Nestas quatro décadas que entretanto passaram nunca
deixei de me lembrar do, e de pensar no, meu pai constantemente. De duas formas,
ou em dois sentidos: por um lado, interrogando-me sobre o que ele acharia de
factos importantes que ocorreram em Portugal e no Mundo, e das figuras que os
protagonizaram; e, por outro lado, especulando sobre qual teria sido a própria evolução
pessoal dele, em especial nos aspectos ideológico e profissional. O meu pai, à
semelhança de outros, ficaria supreendido pela ascensão à Presidência da
República de Mário Soares, primeiro, e de Cavaco Silva, depois, além de pelos
dez anos em que o ex-ministro das Finanças de Francisco Sá Carneiro foi
primeiro-ministro; teria ainda, acredito, testemunhado com expectativa a adesão
do nosso país à Comunidade Económica Europeia e as mudanças radicais que aquela
induziu; observado com entusiamo a realização da Expo 98 e a concomitante renovação
urbana da zona oriental de Lisboa; assistido, entre espanto e terror, à queda
do Muro de Berlim, ao fim da União Soviétiva e aos ataques terroristas de 11 de
Setembro de 2001. A um nível individual prefiro imaginar que também se afastaria
progressivamente do Partido Comunista Português, em que ambos militámos (eu na
JCP), mas é provável que não tivesse ido tão longe quanto o filho mais velho,
que se tornou monárquico e de direita; e não duvido de que, a dado momento,
ter-se-ia tornado empresário e lançado o seu próprio, bem sucedido, negócio, porque
espírito de iniciativa e competência técnica não lhe faltavam, de que é um
exemplo o ter sido o fundador principal da cooperativa de consumo Unipovo, em Alverca.
Em retrospectiva, aquele ano de 1984 destaca-se como
memorável por diversos motivos, a maioria dos quais infelizes. Começou mal com a
morte igualmente precoce de José Carlos Ary dos Santos, que o meu pai conheceu
pessoalmente enquanto publicitário, e a quem por isso eu muito gostaria de ter
dado a ler os meus poemas. Continuou pior com o falecimento ainda mais precoce de Joaquim Agostinho, cujo cortejo fúnebre, que partiu da Basílica da Estrela
com destino a Torres Vedras, nós presenciámos no Largo do Rato, depois de
termos descido a Rua Rodrigo da Fonseca, vindos da empresa onde o meu pai
trabalhava, situada num edifício na esquina com a Avenida Joaquim António de
Aguiar – o mesmo a que eu voltaria, uma década depois, mas para um outro piso,
enquanto redactor da revista África Hoje.
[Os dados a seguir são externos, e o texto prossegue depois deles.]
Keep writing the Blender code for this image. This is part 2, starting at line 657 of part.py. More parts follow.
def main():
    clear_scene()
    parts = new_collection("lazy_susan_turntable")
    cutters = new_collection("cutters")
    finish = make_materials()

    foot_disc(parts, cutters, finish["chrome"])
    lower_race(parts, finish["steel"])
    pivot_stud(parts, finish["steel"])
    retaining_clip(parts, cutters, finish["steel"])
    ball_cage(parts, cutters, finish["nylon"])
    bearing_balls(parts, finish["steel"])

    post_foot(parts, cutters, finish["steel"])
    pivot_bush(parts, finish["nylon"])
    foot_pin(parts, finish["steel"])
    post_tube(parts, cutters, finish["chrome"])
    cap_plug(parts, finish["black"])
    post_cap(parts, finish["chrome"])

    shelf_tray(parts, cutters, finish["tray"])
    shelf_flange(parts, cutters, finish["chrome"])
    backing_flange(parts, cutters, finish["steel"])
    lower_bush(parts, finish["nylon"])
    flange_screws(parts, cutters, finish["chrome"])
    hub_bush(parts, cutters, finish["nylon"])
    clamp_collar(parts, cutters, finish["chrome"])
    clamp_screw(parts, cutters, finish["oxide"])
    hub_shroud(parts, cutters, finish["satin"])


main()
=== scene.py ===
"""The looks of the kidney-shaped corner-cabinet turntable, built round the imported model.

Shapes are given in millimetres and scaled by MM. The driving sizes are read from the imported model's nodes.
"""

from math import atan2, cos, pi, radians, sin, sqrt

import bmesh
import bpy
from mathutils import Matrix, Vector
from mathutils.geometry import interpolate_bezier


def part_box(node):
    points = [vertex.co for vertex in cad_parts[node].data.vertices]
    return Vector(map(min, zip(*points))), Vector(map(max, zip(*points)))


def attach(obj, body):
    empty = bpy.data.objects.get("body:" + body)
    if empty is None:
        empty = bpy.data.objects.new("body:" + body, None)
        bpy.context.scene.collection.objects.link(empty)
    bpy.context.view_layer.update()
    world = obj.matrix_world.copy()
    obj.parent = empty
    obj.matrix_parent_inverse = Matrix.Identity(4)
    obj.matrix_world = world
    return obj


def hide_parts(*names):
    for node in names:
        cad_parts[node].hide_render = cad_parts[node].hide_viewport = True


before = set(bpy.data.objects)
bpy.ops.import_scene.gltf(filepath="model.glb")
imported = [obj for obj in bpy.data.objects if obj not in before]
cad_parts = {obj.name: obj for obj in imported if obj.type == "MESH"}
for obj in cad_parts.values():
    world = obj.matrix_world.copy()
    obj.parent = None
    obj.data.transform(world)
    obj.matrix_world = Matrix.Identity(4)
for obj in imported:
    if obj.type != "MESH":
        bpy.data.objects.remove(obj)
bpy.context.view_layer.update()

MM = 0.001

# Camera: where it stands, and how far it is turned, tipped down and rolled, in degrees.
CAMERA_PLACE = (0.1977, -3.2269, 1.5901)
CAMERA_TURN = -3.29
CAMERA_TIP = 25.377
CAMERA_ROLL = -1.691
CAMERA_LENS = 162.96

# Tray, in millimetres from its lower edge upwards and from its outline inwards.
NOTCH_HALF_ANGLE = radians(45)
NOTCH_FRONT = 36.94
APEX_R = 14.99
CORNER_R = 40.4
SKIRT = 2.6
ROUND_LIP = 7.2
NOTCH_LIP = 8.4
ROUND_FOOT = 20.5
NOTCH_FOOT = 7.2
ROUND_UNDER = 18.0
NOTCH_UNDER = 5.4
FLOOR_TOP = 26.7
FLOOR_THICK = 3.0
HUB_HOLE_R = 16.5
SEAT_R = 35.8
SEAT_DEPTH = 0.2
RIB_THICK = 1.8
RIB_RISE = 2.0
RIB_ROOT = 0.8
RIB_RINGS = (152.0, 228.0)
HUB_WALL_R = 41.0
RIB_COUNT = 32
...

Mantendo-nos no desporto, o José
Manuel, tal como todos os seus compatriotas, exultou com a vitória – e respectiva
obtenção da medalha de ouro (a primeira de Portugal) – de Carlos Lopes na prova
da maratona dos Jogos Olímpicos de Los Angeles. Um triunfo que mais ou menos
compensou a desilusão da derrota da selecção portuguesa de futebol face à sua
congénere gaulesa no campeonato da Europa daquele ano, realizado, precisamente,
em França. Como eu lamento que o meu pai não tenha tido a felicidade de
assistir à «desforra» em 2016 e se maravilhar com as proezas de Cristiano
Ronaldo, que nasceu no ano seguinte àquele em que ele pereceu...
... E que, tal como
Carlos Lopes e Joaquim Agostinho, está entre os atletas mais valorosos que
envergaram as cores do Sporting Club de Portugal, de que ele era adepto. O que,
depois de se casar, resultou numa «solidão clubística»: rodeado de
benfiquistas, afirmava com bom humor ser o «Acácio Barreiros da (nossa) família».
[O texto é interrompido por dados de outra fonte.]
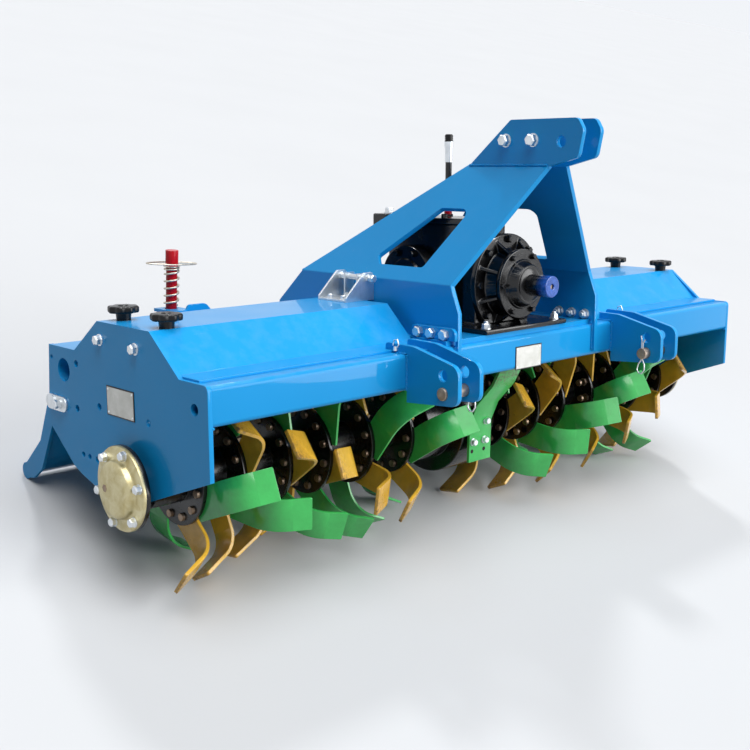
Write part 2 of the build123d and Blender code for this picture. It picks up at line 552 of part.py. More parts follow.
brackets = []
lugs = []
for side, name in ((-1, "left"), (1, "right")):
    x = side * ROD_X
    set_rod = Pos(x, ROD_EYE_Y, ROD_EYE_Z) * Rot(ROD_LEAN, 0, 0)
    rod = on_rod(ROD_EYE_R - 4, ROD_TOP, ROD_R) + bar(-10, 10, 0, 0, ROD_EYE_R)
    rod += on_rod(ROD_LENGTH - 62, ROD_TOP, ROD_UPPER_R)
    rod += on_rod(ROD_TOP - ROD_HEAD, ROD_TOP, ROD_HEAD_R)
    rod -= bar(-12, 12, 0, 0, 6 + FIT)
    add(f"spring_rod_{name}", set_rod * rod)
    coil = on_rod(ROD_LENGTH + 1.5, ROD_LENGTH + SPRING_LENGTH - 0.5, SPRING_R)
    coil -= on_rod(ROD_LENGTH - 1, ROD_LENGTH + SPRING_LENGTH + 1, SPRING_R - SPRING_WIRE)
    add(f"rod_spring_{name}", set_rod * coil)
    seat = block(x - BRACKET_WIDTH / 2, x + BRACKET_WIDTH / 2, POST_Y, 404,
                 ROD_SEAT_Z - 2 - BRACKET_T, ROD_SEAT_Z - 2)
    post = Plane.XZ.offset(-POST_Y) * rounded_face(SHOULDER)
    bracket = seat + Pos(x, 0, 0) * extrude(post, amount=BRACKET_T)
    bracket -= set_rod * on_rod(ROD_LENGTH - 40, ROD_LENGTH + 20, ROD_UPPER_R + 2)
    brackets.append(bracket)
    lug_x = 10 + LUG_GAP
    lug = side_on(rounded_face(LUG_OUTLINE), x - lug_x - LUG_T, LUG_T)
    lug += side_on(rounded_face(LUG_OUTLINE), x + lug_x, LUG_T)
    lug += bar(x - lug_x - LUG_T - 4, x + lug_x + LUG_T + 4, ROD_EYE_Y, ROD_EYE_Z, 6)
    lugs.append(lug)
add("rod_brackets", *brackets)
add("rod_lugs", *lugs)

# ---------------------------------------------------------------- deck fittings
KNOB_X = HALF_WIDTH - 50
KNOB_YS = (-57.0, 105.0)
KNOB_R = 33.0
KNOB_T = 17.0
KNOB_STEM = 15.0
KNOB_STEM_R = 16.0
knobs = []
for side in (-1, 1):
    for y in KNOB_YS:
        knob = Pos(side * KNOB_X, y, DECK_TOP + KNOB_STEM / 2) * Cylinder(KNOB_STEM_R, KNOB_STEM)
        knob += Pos(side * KNOB_X, y, DECK_TOP + KNOB_STEM + KNOB_T / 2) * Cylinder(KNOB_R, KNOB_T)
        knobs.append(knob)
add("deck_knobs", *knobs)

HOLDER_LOW = -352.0           # hose holder on the left deck
HOLDER_HIGH = -262.0
HOLDER_FRONT = 2.0
HOLDER_REAR = 102.0
HOLDER_T = 5.0
HOLDER_EAR = [
    (HOLDER_LOW, DECK_TOP, 0), (HOLDER_HIGH, DECK_TOP, 0), (HOLDER_HIGH, DECK_TOP + 66, 10),
    (HOLDER_HIGH - 32, DECK_TOP + 66, 8), (HOLDER_LOW, DECK_TOP + 10, 0)]
holder = block(HOLDER_LOW, HOLDER_HIGH, HOLDER_FRONT, HOLDER_REAR, DECK_TOP, DECK_TOP + HOLDER_T)
for y in (HOLDER_FRONT, HOLDER_REAR - HOLDER_T):
    ear = Plane.XZ.offset(-y) * rounded_face(HOLDER_EAR)
    holder += extrude(ear, amount=-HOLDER_T)
holder_middle = (HOLDER_FRONT + HOLDER_REAR) / 2
holder_pin = Rot(90, 0, 0) * Cylinder(7, HOLDER_REAR - HOLDER_FRONT + 16)
holder += Pos(HOLDER_HIGH - 16, holder_middle, DECK_TOP + 52) * holder_pin
add("hose_holder", holder)

# ---------------------------------------------------------------- write the pieces
os.makedirs("parts", exist_ok=True)
for node, solids in pieces.items():
    shape = solids[0] if len(solids) == 1 else Compound(solids)
    export_step(shape, f"parts/{node}.step")
print("park pitch", round(PARK_PITCH, 3), "origin", round(ORIGIN_Y, 2))
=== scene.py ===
"""Looks of a three-point rotary tiller with a centre drive: paint, castings, bolts and fittings.

Every added piece is drawn in the machine's own frame, in millimetres: X across, Y to the rear,
Z up, with the rotor axis as X. PARK lays it over the solids, which stand parked and lean back.
"""
import json
import math

import bmesh
import bpy
from bpy.props import FloatProperty, FloatVectorProperty, IntProperty, PointerProperty
from mathutils import Matrix, Vector

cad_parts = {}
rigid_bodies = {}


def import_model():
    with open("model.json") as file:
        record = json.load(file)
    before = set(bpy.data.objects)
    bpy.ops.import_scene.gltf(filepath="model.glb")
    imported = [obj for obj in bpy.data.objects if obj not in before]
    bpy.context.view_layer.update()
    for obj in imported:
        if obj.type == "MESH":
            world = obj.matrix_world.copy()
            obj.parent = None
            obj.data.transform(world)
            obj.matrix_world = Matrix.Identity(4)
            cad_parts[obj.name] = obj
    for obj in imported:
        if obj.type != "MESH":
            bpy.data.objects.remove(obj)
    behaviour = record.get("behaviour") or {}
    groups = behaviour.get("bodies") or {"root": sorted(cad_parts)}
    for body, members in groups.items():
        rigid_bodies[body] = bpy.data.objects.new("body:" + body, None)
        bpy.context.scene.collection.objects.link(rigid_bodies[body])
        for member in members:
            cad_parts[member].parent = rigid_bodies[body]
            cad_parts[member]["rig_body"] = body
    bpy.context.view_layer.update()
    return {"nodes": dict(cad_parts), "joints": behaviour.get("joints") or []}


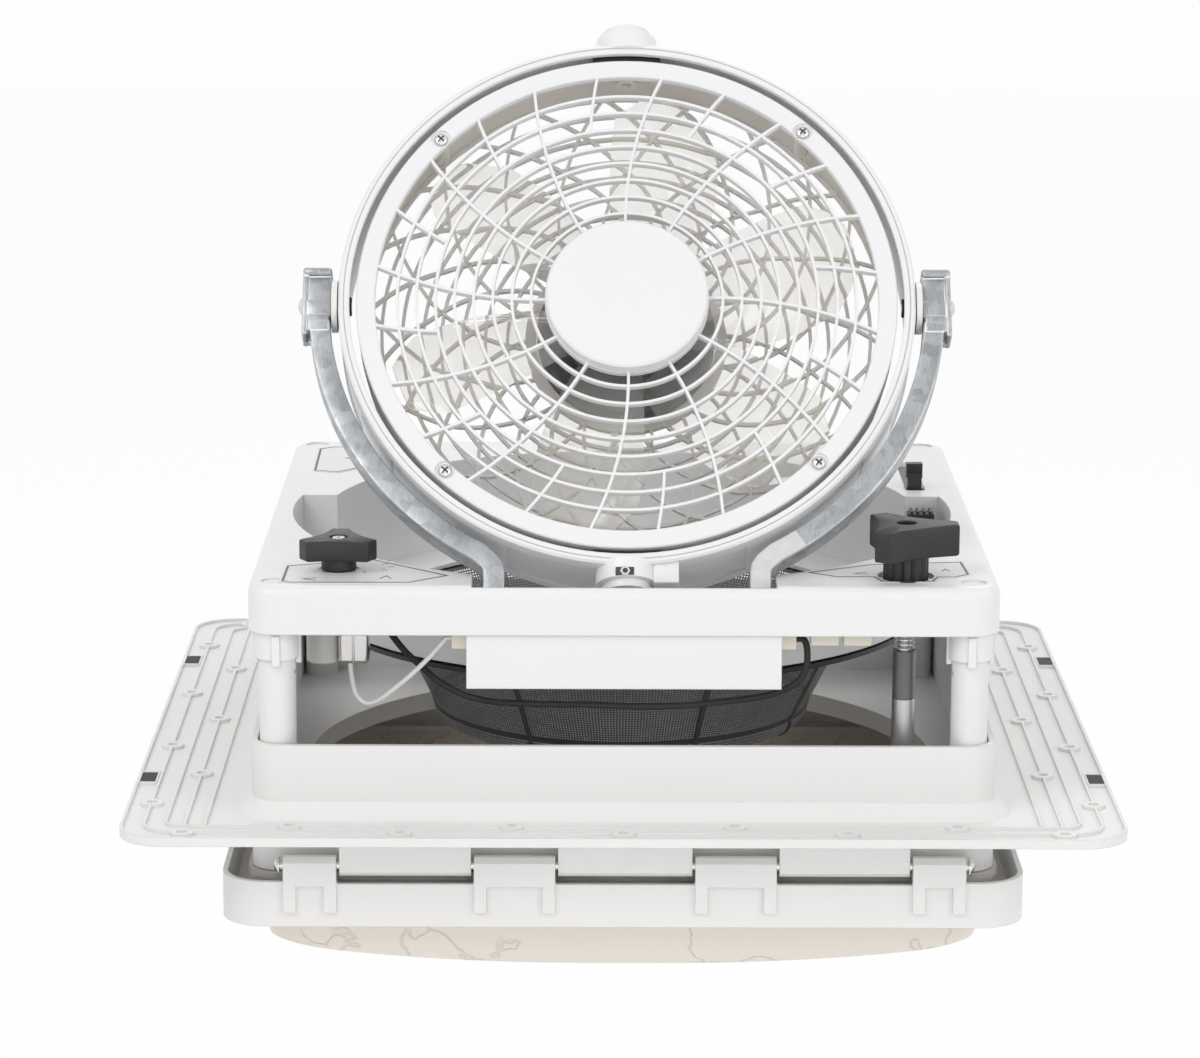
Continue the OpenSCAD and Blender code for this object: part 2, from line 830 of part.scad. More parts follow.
module speed_switch_shaft() {
    color([0.72, 0.72, 0.72])
    at_speed_knob()
        translate([0, 0, -23])
            difference() {
                cylinder(r = 3, h = 30);
                translate([0, 0, 18])
                    cylinder(r = 1.5, h = 13);
            }
}

module lift_knob() {
    boss = 8;
    color([0.08, 0.08, 0.08])
    at_lift_knob()
        difference() {
            union() {
                translate([0, 0, -tray_wall - 3])
                    cylinder(r = 10.2, h = boss + tray_wall + 3);
                for (k = [0:11])
                    rotate([0, 0, 30 * k])
                        translate([9.6, 0, -tray_wall - 3])
                            cylinder(r = 1.1, h = boss + tray_wall + 3);
                translate([0, 0, boss])
                    linear_extrude(lift_knob_head - 1)
                        lobes(lift_knob_reach, 11, 5, 0);
                translate([0, 0, boss + lift_knob_head - 1 - eps])
                    linear_extrude(1)
                        lobes(lift_knob_reach - 0.8, 10.4, 4.4, 0);
            }
            translate([0, 0, boss + lift_knob_head - 3])
                cylinder(r = 4.75, h = 5);
            translate([0, 0, -20])
                cylinder(r = 3.5 + running_gap, h = 33);
        }
}

module label_left_2d() {
    translate([-tray_half, -tray_half])
        polygon([[15.5, 43.5], [15, 9.5], [20, 6.5], [77, 7], [96.2, 23.2], [56.4, 58.5]]);
}

module label_right_2d() {
    translate([tray_half, -tray_half])
        polygon([[-93, 31.6], [-77.4, 21.3], [-60, 21.3], [-57, 12], [-31, 12], [-28, 21.3],
            [-20, 21.5], [-12.5, 28], [-14, 56.3], [-59.6, 50]]);
}

module label_back_2d() {
    translate([-tray_half, tray_half])
        polygon([[14.1, -86], [13.4, -26], [21.2, -20], [66, -20], [74, -28], [66, -46], [38, -80], [28, -91]]);
}

module control_labels() {
    color([0.88, 0.88, 0.88])
    translate([0, 0, tray_top - 0.2])
        linear_extrude(0.5)
            difference() {
                union() {
                    label_left_2d();
                    label_right_2d();
                    label_back_2d();
                }
                translate([speed_knob_x, speed_knob_y])
                    circle(9.5);
                translate([lift_knob_x, lift_knob_y])
                    circle(13.5);
            }
}

module opening_2d() {
    circle(opening_radius);
    channel_2d();
    translate([-trough_half_width, -tray_half + tray_wall])
        square([2 * trough_half_width, tray_half - tray_wall]);
}

module channel_2d(grow = 0) {
    intersection() {
        translate([0, stow_y])
            circle(channel_radius + grow);
        translate([-tray_half, -tray_half])
            square([tray_size, tray_half + channel_end + grow]);
    }
}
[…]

E hoje, muitos anos depois, o que acontece neste âmbito? Decidi tornar-me adepto
do Sporting. Quem disse que não se pode mudar de clube, e numa idade já
«avançada»? Afinal, se mudei tanto a nível político, porque não poderia fazer o
mesmo a nível desportivo? E fi-lo não apenas por estar cansado, farto, da incompetência crónica e do fatalismo perene do suposto «glorioso»; também por
muito admirar Frederico Varandas e Rúben Amorim – este um conterrâneo, aliás. Mas,
principalmente, por o SCP ser uma das poucas (ou possivelmente a única?)
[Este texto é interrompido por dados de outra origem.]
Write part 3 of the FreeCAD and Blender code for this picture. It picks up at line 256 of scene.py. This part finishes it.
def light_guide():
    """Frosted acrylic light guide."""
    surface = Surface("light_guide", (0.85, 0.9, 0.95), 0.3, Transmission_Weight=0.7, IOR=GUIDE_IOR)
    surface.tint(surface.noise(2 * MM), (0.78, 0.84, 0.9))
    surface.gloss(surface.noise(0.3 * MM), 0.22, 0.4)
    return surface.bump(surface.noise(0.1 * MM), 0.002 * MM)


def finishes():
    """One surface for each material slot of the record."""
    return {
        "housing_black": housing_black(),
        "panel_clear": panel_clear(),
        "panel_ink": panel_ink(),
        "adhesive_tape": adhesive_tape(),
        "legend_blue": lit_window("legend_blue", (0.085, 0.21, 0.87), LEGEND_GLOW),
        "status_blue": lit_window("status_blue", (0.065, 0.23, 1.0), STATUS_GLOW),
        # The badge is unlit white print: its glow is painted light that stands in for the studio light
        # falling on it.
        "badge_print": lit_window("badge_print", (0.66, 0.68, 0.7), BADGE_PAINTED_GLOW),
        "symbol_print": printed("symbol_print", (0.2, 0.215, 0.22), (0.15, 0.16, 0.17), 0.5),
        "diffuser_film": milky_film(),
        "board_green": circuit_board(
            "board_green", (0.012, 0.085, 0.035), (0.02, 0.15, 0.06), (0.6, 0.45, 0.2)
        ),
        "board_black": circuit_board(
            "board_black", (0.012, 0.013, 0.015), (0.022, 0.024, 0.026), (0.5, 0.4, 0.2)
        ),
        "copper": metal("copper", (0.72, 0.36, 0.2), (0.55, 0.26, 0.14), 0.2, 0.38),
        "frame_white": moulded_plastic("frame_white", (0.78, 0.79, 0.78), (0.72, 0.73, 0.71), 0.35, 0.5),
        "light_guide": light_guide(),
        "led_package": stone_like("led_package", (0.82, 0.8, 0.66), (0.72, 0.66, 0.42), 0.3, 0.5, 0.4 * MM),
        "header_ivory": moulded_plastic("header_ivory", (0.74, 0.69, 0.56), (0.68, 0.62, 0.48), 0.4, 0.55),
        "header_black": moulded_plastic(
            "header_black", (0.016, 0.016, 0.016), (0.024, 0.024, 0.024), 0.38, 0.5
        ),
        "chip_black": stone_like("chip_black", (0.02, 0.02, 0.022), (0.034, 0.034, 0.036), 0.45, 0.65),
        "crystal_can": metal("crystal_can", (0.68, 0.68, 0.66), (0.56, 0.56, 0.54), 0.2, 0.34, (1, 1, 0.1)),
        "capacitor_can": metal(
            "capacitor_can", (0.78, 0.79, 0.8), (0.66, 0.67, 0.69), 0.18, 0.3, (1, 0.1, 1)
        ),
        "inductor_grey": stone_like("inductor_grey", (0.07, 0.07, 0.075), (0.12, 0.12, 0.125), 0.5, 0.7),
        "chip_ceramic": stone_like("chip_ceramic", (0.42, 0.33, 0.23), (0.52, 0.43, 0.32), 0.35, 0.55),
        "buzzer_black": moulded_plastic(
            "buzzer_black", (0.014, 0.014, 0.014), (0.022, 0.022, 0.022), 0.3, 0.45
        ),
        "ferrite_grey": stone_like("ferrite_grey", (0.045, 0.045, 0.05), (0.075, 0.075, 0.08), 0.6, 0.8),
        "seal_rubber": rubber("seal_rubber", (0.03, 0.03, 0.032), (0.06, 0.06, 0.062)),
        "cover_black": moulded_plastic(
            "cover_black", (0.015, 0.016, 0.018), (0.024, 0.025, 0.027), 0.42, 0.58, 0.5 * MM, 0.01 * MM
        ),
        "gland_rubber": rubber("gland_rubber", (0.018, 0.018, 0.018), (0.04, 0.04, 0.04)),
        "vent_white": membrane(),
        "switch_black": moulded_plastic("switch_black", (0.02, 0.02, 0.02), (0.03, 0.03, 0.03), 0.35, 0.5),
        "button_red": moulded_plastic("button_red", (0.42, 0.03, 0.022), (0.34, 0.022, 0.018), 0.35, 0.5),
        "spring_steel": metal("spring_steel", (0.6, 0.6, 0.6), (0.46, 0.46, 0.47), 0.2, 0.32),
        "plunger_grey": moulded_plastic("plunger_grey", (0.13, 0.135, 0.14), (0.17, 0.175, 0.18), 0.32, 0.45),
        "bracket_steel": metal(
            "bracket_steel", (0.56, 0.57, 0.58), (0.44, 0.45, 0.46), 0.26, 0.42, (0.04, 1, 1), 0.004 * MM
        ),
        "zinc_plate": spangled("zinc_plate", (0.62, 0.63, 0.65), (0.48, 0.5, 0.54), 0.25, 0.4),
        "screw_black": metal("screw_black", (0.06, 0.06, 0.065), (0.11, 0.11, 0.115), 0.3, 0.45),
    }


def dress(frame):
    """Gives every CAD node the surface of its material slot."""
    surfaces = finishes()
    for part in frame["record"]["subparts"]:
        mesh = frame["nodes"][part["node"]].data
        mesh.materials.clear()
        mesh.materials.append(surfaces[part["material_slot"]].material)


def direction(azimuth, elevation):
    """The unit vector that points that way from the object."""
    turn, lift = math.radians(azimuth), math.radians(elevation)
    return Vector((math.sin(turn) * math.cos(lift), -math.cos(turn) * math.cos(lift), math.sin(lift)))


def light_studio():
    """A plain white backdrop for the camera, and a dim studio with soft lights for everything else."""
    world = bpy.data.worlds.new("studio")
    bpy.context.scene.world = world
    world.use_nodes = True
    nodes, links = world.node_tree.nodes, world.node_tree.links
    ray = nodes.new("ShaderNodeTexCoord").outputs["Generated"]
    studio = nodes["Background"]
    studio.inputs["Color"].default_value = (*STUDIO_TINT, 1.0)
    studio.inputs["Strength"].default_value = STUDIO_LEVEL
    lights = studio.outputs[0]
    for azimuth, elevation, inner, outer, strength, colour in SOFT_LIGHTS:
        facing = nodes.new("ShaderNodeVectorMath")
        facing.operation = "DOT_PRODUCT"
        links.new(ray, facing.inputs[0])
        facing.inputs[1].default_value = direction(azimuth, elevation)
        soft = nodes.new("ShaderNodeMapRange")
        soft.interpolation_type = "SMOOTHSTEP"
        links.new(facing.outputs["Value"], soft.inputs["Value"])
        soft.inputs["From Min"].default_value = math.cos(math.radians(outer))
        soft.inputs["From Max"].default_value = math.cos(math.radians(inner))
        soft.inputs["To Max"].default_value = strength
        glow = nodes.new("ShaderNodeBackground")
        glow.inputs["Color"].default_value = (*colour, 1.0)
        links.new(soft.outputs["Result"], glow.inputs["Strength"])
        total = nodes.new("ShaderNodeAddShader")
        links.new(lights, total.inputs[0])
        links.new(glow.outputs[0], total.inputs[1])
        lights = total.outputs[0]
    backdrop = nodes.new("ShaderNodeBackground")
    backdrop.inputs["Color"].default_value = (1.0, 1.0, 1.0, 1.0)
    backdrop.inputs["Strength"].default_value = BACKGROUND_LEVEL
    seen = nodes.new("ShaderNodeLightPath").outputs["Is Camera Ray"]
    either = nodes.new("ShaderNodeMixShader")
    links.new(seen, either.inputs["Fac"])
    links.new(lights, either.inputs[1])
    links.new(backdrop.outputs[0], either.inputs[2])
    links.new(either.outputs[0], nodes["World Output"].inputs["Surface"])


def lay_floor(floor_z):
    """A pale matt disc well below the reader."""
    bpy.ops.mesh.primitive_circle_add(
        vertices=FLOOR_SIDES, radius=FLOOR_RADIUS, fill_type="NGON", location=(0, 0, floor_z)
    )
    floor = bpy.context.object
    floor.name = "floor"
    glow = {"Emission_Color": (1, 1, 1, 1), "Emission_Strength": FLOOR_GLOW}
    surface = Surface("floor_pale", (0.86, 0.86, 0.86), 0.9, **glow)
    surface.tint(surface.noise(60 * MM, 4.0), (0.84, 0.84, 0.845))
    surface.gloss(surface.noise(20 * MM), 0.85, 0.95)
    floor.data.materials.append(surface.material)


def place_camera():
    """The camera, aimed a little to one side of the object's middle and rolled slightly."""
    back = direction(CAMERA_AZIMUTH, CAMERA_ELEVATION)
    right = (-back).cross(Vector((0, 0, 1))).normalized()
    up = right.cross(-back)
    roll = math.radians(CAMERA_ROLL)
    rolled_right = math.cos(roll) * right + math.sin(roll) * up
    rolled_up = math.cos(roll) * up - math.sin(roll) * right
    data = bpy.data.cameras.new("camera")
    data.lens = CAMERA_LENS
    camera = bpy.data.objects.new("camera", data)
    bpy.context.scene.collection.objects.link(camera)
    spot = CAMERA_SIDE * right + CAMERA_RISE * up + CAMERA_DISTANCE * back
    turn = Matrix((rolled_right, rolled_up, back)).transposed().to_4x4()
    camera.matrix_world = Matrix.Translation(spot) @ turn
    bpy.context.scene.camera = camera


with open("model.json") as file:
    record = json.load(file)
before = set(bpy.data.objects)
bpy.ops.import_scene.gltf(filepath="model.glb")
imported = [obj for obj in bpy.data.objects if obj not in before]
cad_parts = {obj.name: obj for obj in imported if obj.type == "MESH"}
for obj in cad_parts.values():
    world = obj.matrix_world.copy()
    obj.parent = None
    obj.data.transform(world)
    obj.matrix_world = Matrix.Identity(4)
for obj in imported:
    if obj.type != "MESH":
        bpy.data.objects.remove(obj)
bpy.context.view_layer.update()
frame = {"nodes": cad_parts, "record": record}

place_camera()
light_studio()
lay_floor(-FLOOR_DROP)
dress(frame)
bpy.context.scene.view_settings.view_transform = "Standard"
instituição de grande dimensão no país, pública ou privada, que não se submeteu
ao infame e ilegal «acordo ortográfico de 1990». Assim, actualmente sou eu que
de certo modo invoco o então deputado único da UDP. O que não é um problema. E,
enfim, o verde é também a minha cor, verdes são os meus (defeituosos) olhos, verde
de uma esperança que, porém, agora é para mim, enquanto adulto e por causa de
bastantes desilusões e de vários fracassos, bem menor do que quando eu era mais
jovem. Do que quando o meu pai era vivo.